What Were the Immediate Consequences of the Battle of Cannae?

The political and psychological shockwaves were immediate and enormous. Several southern Italian allies, including the powerful city of Capua, defected to Hannibal's side, as did the Samnites and parts of Bruttium, representing the most serious fracturing of the Italian confederacy Rome had ever faced. Macedonian king Philip V entered alliance with Carthage, opening a second front that would evolve into the First Macedonian War. Syracuse in Sicily also switched allegiance. In Rome itself, the Senate rejected Hannibal's offer to ransom prisoners, forbade public mourning beyond a single month so as not to break morale, and appointed Quintus Fabius Maximus as a senior advisor, returning to the Fabian strategy of avoiding pitched battle and instead harassing Carthaginian supply lines. Emergency measures included arming 8,000 slaves and freeing 6,000 debtors to fill the legions — unprecedented steps for the Roman Republic. Remarkably, Rome did not sue for peace.

How Did Rome Recover from Cannae?

Rome's recovery was one of the most extraordinary feats of institutional resilience in ancient history. Rather than collapsing, the Senate mobilised Italy's manpower reserves, raised new legions, and adopted a long-war strategy designed to strangle Carthage's Italian campaign through attrition. Quintus Fabius Maximus's strategy of avoiding pitched battle — earning him the nickname 'the Delayer' — gradually stripped Hannibal of the decisive engagements he needed. Without reinforcements from Carthage (blocked partly by Rome's naval dominance and by Hannibal's brother Hasdrubal's eventual defeat at the Metaurus River in 207 BC), Hannibal's army slowly wasted away in southern Italy. Meanwhile, a young general, Publius Cornelius Scipio — later called Scipio Africanus — applied the lessons of Cannae in reverse, using encirclement tactics to destroy Carthaginian forces in Spain and eventually Africa. At the Battle of Zama in 202 BC, Scipio defeated Hannibal himself, ending the Second Punic War. Carthage was utterly destroyed in 146 BC. Rome endured.

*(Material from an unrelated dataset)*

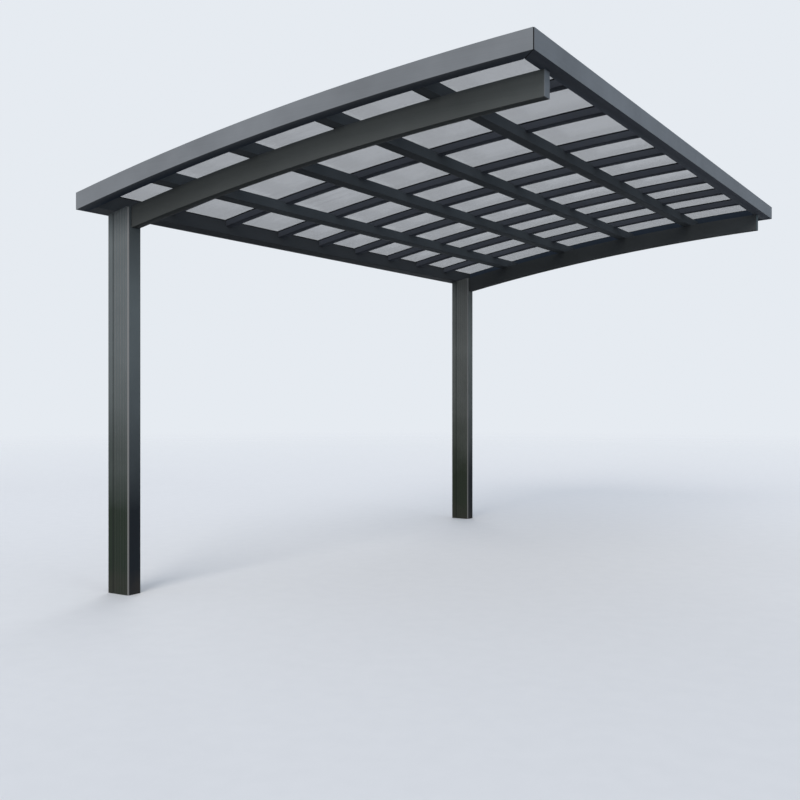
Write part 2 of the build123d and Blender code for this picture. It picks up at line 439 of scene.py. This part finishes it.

Why Is the Battle of Cannae Still Studied by Military Leaders Today?

Cannae entered the permanent canon of military strategy almost immediately. The Roman commander Scipio Africanus learned from it directly, adapting encirclement principles to defeat Hasdrubal at the Battle of Ilipa (206 BC) and Hannibal himself at Zama. In the modern era, German Field Marshal Alfred von Schlieffen's famous 1905 Schlieffen Plan — the blueprint for Germany's opening offensive in World War I — was explicitly modelled on Cannae, aiming for a vast encirclement of the French army. In World War II, German panzer commanders such as Erich von Manstein and Heinz Guderian consciously sought 'Cannae solutions' in their encirclements at Kiev (1941, where 660,000 Soviet troops were captured) and other cauldron battles. The United States Military Academy at West Point and the UK's Sandhurst both include Cannae in their core curricula. Hans Delbrück, the pioneering German military historian, called it the perfect battle of annihilation — Vernichtungsschlacht — the gold standard against which all subsequent encirclements are measured. What makes Cannae timeless is its principle: lure your enemy's strength into a trap designed precisely to exploit that strength. It is as relevant to asymmetric warfare today as it was in 216 BC.

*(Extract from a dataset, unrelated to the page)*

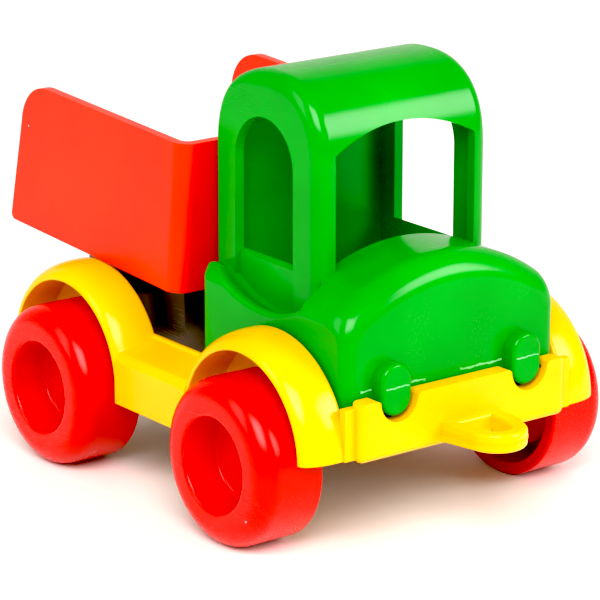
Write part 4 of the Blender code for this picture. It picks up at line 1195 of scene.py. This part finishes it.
def soft_light(name, azimuth, elevation, distance, size, power):
    """A softbox, its sizes in metres. Azimuth 0 is the truck's front, and 90 its left side."""
    data = bpy.data.lights.new(name, "AREA")
    data.shape = "RECTANGLE"
    data.size = size[0]
    data.size_y = size[1]
    data.energy = power
    away = Vector(
        (
            cos(radians(azimuth)) * cos(radians(elevation)),
            sin(radians(azimuth)) * cos(radians(elevation)),
            sin(radians(elevation)),
        )
    )
    light = bpy.data.objects.new(name, data)
    light.location = LIGHT_AIM * MM + away * distance
    light.rotation_euler = away.to_track_quat("Z", "Y").to_euler()
    bpy.context.scene.collection.objects.link(light)


def camera():
    back = Vector(
        (
            sin(VIEW_AZIMUTH) * cos(VIEW_ELEVATION),
            -cos(VIEW_AZIMUTH) * cos(VIEW_ELEVATION),
            sin(VIEW_ELEVATION),
        )
    )
    data = bpy.data.cameras.new("view")
    data.lens = VIEW_LENS
    data.sensor_width = 36.0
    data.clip_start = 0.01
    data.clip_end = 20.0
    view = bpy.data.objects.new("view", data)
    view.location = (VIEW_TARGET + back * VIEW_DISTANCE) * MM
    view.rotation_euler = back.to_track_quat("Z", "Y").to_euler()
    bpy.context.scene.collection.objects.link(view)
    bpy.context.scene.camera = view


make_wheels()
piece("nose_flash_line", flash_mesh(), FLASH, "truck_body", [])
body = "truck_body"
piece("fender_frame_moulding", frame_mesh(), YELLOW, body, ["fender_frame"])
piece("cab_moulding", cab_mesh(), GREEN, body, ["cab_shell"])
piece("bed_moulding", bed_mesh(), ORANGE, "bed", ["dump_bed"])
piece("chassis_moulding", chassis_mesh(), BLACK_WITH_PAINTED_LIGHT, body, ["chassis"])

finishes = {"screw": STEEL, "axle": STEEL, "pin": STEEL, "keeper": BLACK_WITH_PAINTED_LIGHT}
for name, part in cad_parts.items():
    finish = finishes.get(name.split("_")[-1])
    if finish:
        for slot in part.material_slots:
            slot.material = finish

studio()
soft_light("key_softbox", -40, 42, 1.1, (0.6, 0.6), 11.0)
soft_light("window_softbox", 38, 27, 1.1, (0.55, 0.45), 7.0)
soft_light("side_softbox", -105, 30, 1.2, (0.5, 0.8), 3.5)
camera()
levels = bpy.context.scene.view_settings
levels.view_transform = "Standard"
levels.use_curve_mapping = True
levels.curve_mapping.black_level = (0.06, 0.045, 0.05)
levels.curve_mapping.update()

What Is the Legacy of Cannae for Western Civilisation?

Cannae's legacy reaches far beyond military tactics. It demonstrated that institutional resilience — the refusal of the Roman Senate and people to accept defeat — can outlast even the most brilliant battlefield genius. Hannibal won every major battle he fought in Italy over 15 years, yet lost the war. Rome's victory established the template for how Western civilisation would think about strategic endurance versus tactical brilliance. The battle also accelerated Rome's evolution into a more flexible military power: after Cannae, Roman commanders gradually adopted manipular and eventually cohort tactics that allowed greater tactical flexibility. The encounter left a permanent mark on Western strategic thought, giving the world the concept of the 'battle of annihilation' — the idea that a war can be won in a single, perfectly executed engagement. Every general from Caesar to Napoleon to Eisenhower operated in the long shadow of Hannibal's masterpiece on the plain of Cannae.